In 2011, Pinehurst purchased The Pit, a course a few miles from Pinehurst’s main clubhouse, which was in foreclosure and remains closed. Coore-Crenshaw have done a routing on what would make for a memorable addition to the Pinehurst golf portfolio. But after much deliberation, Pashley and Dedman opted first to continue putting the shine on the hub of their business.
“The challenge was the unknown,” says Pashley. “Better off to create new, or spend millions enhancing something already here?
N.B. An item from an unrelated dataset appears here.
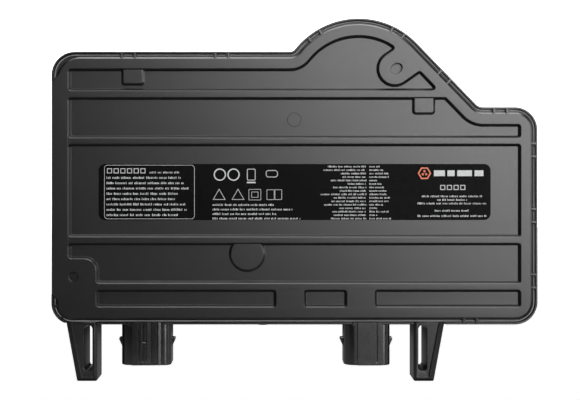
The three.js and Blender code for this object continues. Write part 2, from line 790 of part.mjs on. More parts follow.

In the end, we felt like focusing on something here, which will now be a vibrant spot to be.”
Not much will be recognizable about the new No. 4. Hanse says he has already spent a lot of time at Pinehurst, has a routing, and although he will utilize certain corridors that Fazio and the architects before him utilized, he’s not restricted and considers this a blank canvas.
Hanse plans to remove almost all cart paths and move greens and tees closer together, which will make it more walker-friendly. There will be lots of exposed sand, which will bleed into the trees.
Expectations are high for the finished product. Dedman hopes for something in the league of No. 2, and something also worthy of hosting major championships.
“I can’t say we’re going to build something better than No. 2, but we can draw from it,” says Hanse. “We will be influenced by it, we’ll be inspired by it and appreciate that level of greatness. And in the end, our hope is something really special.”
Pashley says it will be a far cry from the original, but he hopes that Ross would recognize the character, aesthetics and playing conditions of the new No. 4.
“It’s not a Ross restoration,” he says, “but the spirit will be here.”
A spirit that seems to be disseminating from Pinehurst leadership, architects and staff, all of which is benefiting the avid amateur.
“A golfer walking off the main steps of this historic clubhouse,” says Dedman, “we want them to see heaven on earth.”